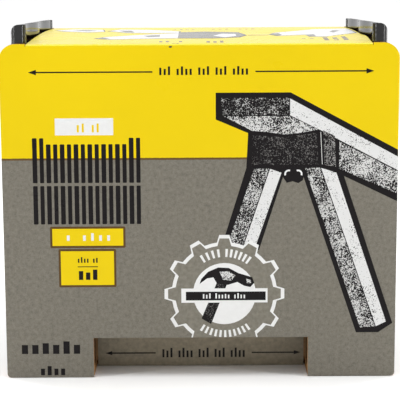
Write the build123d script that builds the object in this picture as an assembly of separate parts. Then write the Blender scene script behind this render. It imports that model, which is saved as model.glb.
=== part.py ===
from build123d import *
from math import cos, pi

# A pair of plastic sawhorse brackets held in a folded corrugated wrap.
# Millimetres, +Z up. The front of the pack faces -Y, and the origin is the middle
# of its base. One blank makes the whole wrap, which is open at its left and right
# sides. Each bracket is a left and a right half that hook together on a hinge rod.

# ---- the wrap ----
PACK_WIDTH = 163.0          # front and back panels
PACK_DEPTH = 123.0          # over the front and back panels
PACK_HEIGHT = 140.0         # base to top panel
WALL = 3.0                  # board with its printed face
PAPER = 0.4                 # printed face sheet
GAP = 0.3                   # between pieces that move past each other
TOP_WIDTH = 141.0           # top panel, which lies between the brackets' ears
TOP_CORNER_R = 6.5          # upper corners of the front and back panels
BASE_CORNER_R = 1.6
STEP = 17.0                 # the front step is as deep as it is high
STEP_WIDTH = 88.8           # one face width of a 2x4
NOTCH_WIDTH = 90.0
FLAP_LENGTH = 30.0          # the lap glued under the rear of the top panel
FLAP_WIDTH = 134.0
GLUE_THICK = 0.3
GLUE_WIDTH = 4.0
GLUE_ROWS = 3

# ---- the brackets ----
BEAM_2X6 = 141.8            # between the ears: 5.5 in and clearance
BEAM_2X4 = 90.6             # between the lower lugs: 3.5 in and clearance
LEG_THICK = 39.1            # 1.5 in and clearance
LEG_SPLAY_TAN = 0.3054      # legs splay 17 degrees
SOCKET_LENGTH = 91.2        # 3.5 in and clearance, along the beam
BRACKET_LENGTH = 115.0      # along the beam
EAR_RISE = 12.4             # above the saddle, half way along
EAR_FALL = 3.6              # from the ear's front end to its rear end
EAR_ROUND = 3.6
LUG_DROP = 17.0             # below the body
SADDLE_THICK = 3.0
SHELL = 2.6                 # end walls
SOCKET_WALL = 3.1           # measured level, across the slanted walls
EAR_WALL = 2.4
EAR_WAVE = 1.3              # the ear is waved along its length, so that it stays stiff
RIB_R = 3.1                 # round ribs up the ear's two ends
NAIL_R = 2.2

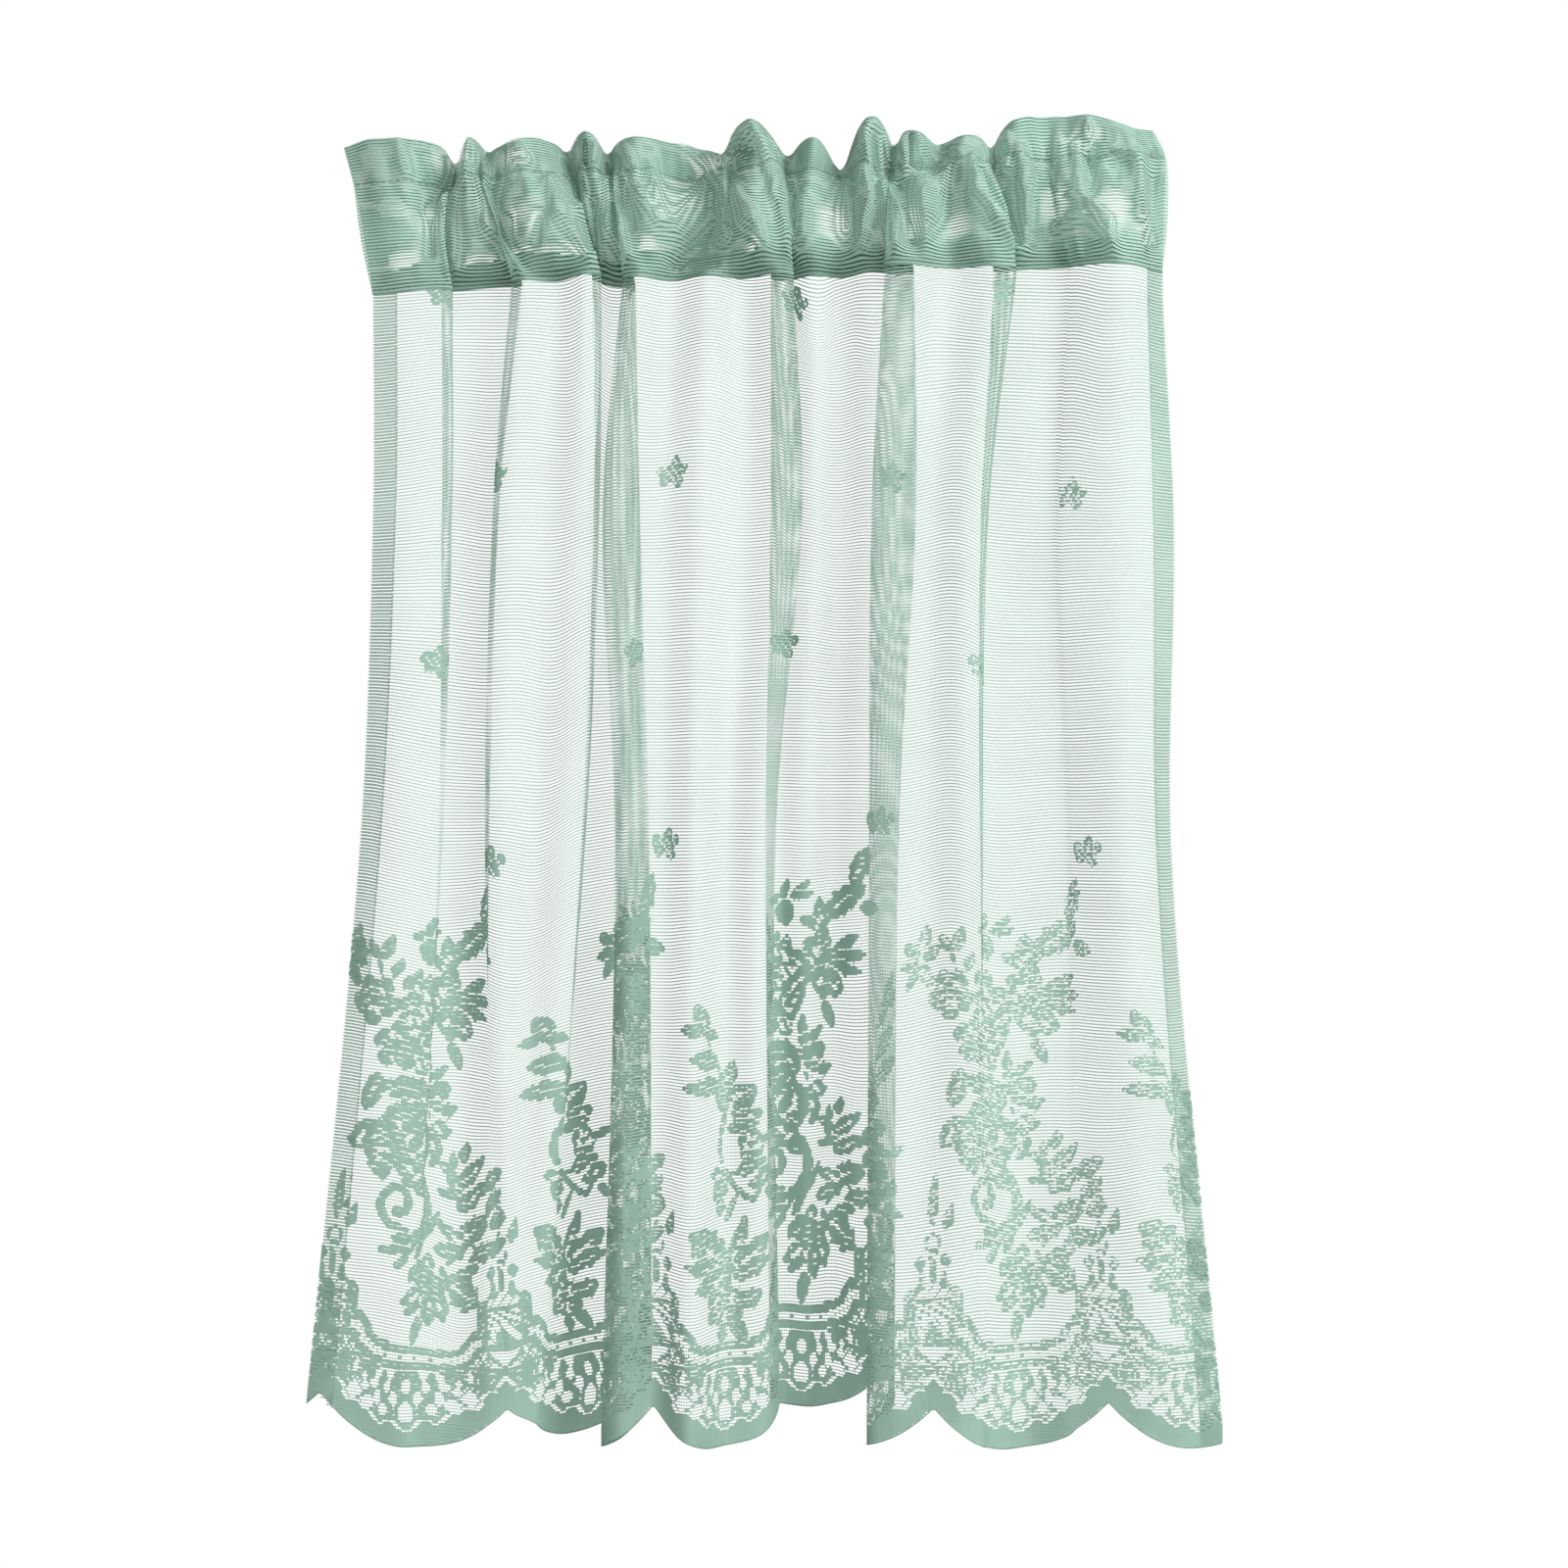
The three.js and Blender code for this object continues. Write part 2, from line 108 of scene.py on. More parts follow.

***

_Task description_.
From the first line of the records above to the line that contains "from math import cos, pi", quote each line exactly.

_Finished task_.
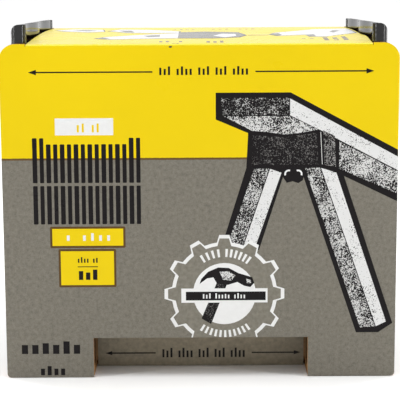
Write the build123d script that builds the object in this picture as an assembly of separate parts. Then write the Blender scene script behind this render. It imports that model, which is saved as model.glb.
=== part.py ===
from build123d import *
from math import cos, pi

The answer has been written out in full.